I hope you actually like Lincoln in the Bardo. My one fear is that it is such an American book. I loved the structure, but it seems like the Civil War period is imparted in every history class from second through 10th grade, so not a lot of background information or context is required. I'll be curious what you think . . .


message 12: by KateNZ (new)

KateNZ | 2677 comments I’ll let you know, Anita. I’m sure there are a mass of references that I’d miss but it will be interesting to see if the book stands without them. I thought I’d read it for Nicole’s cultural challenge :D


message 13: by Book Concierge (new)

Book Concierge (tessabookconcierge) | 6407 comments I was not a big fan of Salvage the Bones ... just 3 stars. It's one of those books where I appreciated the writing but just didn't like the book. However, I do still have THIS book on my tbr, but have not been enthusiastic about it. Your review makes me look at it again. Maybe the next time it fits a tag ....


message 14: by Amy (new)

Amy | 9388 comments As usual, I’m absolutely with BC. Often I’m reminded of the reason she considers us book twins. Here it is. I also felt that salvage the bones was a solid three. It’s just hard for me to enjoy books that are absolutely painfully difficult, even when the writing is stellar. I do think sing unburied sing might appeal to me more.


message 15: by Anita (new)

Anita Pomerantz | 6758 comments Personally, I think this book was even darker than Salvage the Bones . . .so maybe think twice . . .


message 16: by Nicole R (new)

Nicole R (drnicoler) | 7784 comments KateNZ wrote: "I’ll let you know, Anita.
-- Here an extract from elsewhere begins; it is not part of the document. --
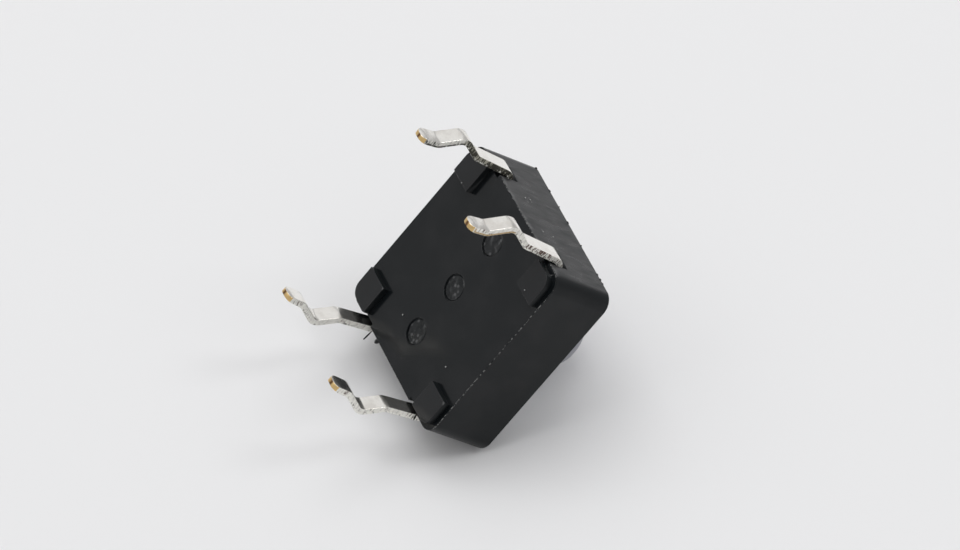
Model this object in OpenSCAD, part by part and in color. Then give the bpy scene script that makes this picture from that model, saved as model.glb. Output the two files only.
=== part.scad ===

I’m sure there are a mass of references that I’d miss but it will be interesting to see if the book stands without them. I thought I’d read it for Nicole’s cultural challe..."

Ugh, my cultural challenge that I am totally failing! I have only read two books....


message 17: by Amy (new)

Amy | 9388 comments Nicole, I didn’t choose to follow your nonfiction component. And therefore have traveled all over the world through historical fiction and fiction. Maybe if you look through your list you’d see that you’ve done the same.